Partly developed at the Sundance Institute Theatre Program – East Africa Lab in 2010, from stories Adong had collected from her hometown of Gulu in 2006, Silent Voices has had three productions in Uganda and readings in Kenya and New York City. Directed by New York-based British director, Dennis Hilton-Reid, the play received an acclaimed world premiere in 2012 at the National Theatre of Uganda amidst fear of Adong’s arrest for her portrayal of the government’s role in northern Uganda war crimes.

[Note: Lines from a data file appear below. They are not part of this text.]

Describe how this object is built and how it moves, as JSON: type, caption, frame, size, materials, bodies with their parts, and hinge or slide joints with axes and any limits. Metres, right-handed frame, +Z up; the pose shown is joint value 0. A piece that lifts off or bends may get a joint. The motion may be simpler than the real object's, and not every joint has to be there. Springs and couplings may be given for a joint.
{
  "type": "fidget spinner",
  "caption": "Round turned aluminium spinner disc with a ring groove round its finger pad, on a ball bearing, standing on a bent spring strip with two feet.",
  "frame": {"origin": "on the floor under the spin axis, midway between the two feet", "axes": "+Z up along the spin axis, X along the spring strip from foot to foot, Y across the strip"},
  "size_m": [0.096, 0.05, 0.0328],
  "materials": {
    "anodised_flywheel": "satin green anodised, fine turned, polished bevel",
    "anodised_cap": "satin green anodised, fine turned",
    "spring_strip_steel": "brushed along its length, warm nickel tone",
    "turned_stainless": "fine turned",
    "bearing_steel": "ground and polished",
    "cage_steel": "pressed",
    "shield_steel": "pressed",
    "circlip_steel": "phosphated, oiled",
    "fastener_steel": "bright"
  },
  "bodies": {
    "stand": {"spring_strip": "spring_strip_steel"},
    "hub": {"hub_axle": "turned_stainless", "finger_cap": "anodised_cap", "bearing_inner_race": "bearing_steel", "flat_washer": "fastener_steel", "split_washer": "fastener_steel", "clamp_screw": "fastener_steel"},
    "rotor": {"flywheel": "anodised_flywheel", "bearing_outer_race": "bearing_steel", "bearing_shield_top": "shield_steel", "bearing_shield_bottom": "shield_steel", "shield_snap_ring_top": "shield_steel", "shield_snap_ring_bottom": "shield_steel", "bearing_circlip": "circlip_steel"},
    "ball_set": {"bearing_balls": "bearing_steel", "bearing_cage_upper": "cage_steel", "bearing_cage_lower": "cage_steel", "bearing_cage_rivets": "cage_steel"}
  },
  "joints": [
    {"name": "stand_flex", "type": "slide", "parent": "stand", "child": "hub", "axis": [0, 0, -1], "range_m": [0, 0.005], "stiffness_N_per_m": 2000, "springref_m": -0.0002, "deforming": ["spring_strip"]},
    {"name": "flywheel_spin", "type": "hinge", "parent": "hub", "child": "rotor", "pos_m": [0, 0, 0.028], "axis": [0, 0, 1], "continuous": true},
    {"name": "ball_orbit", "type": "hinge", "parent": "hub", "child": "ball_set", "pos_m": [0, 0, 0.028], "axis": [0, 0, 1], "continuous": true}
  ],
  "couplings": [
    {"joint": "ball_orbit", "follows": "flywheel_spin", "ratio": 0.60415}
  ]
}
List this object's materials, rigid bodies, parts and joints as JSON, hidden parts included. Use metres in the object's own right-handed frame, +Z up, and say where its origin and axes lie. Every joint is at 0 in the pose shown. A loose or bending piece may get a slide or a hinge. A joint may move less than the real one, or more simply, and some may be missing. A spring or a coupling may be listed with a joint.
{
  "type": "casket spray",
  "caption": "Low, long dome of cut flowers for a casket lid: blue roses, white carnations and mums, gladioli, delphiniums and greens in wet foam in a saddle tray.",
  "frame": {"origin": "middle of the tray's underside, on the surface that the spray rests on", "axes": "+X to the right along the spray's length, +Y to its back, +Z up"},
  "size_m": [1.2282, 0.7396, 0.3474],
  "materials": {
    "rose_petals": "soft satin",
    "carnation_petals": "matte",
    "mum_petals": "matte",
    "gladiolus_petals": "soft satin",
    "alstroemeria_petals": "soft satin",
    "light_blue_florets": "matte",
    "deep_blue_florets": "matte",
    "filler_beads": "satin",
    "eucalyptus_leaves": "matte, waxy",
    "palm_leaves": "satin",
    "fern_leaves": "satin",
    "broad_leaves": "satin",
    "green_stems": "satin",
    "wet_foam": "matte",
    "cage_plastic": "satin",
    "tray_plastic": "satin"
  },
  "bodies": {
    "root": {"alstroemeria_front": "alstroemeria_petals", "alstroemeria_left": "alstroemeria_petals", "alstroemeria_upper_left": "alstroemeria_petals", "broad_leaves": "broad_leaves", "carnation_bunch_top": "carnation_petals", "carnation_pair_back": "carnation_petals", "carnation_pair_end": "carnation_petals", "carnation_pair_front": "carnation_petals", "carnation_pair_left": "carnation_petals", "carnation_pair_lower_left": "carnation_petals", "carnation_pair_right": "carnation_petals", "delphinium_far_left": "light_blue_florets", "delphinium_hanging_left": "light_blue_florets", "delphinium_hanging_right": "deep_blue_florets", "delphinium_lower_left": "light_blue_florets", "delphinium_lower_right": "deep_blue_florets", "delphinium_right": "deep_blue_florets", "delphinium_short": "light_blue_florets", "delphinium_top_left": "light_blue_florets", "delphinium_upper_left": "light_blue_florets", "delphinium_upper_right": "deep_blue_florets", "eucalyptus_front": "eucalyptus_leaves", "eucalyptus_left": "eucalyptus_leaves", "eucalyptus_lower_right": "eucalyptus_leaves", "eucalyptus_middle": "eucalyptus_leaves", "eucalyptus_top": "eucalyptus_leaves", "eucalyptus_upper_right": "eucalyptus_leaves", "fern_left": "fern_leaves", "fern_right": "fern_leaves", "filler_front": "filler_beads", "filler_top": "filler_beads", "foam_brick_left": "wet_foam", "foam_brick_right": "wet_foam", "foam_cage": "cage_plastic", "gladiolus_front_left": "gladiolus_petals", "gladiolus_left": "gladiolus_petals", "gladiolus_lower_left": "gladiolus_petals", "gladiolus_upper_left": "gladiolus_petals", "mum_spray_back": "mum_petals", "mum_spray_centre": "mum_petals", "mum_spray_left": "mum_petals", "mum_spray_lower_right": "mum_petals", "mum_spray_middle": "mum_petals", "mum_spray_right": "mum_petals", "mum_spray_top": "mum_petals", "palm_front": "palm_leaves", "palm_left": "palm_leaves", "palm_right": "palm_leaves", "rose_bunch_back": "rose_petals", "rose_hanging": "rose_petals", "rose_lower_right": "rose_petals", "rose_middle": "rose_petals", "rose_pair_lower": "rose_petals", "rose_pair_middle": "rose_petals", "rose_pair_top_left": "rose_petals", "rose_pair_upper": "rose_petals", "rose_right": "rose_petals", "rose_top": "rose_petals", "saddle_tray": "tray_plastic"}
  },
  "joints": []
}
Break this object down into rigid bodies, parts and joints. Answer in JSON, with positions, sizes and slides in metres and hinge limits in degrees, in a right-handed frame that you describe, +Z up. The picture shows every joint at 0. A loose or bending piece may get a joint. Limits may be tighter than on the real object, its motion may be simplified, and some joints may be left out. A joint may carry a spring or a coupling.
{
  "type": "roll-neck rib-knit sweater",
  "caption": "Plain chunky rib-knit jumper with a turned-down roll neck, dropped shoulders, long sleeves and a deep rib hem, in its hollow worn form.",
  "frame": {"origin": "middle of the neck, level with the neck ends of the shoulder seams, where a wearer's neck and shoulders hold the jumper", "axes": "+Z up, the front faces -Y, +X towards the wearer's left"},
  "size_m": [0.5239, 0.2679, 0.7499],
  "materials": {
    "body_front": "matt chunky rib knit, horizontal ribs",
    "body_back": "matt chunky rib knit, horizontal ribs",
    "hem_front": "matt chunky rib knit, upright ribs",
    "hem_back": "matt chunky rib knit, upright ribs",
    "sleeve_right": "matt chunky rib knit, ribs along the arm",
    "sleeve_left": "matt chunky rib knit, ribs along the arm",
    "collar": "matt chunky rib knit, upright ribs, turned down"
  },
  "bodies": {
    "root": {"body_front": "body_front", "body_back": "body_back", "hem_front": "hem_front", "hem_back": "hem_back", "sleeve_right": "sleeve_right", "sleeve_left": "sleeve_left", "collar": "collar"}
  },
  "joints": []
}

The play was described in Uganda as ‘the spiritual rebirth of theatre in Uganda since the decline of critical theatre due to political persecution of artists during the Idi Amin Regime’. It brought victims and political, religious, cultural, Amnesty and Transitional Justice leaders together for critical, transformative conversations.
To access local communities, Adong returned to three towns in northern Uganda, Gulu, Kitgum and Lira in 2015 with an Acholi language production, which she directed and ran back-to-back in Kampala at the National Theatre of Uganda with the English production of the play.

Critical introduction

Silent Voices is a story that mirrors the views and emotions of victims of the Northern Ugandan War. It explores how victims have been ignored in the constant calls by Amnesty International, transitional justice projects, governments, NGOs and political leaders, to ‘forgive’ and ‘reconcile’ with perpetrators at the expense of justice. Through the protagonist, Mother, who is a symbolic representation of life and death, Silent Voices examines what ordinary citizens can be driven to by unhealthy policies.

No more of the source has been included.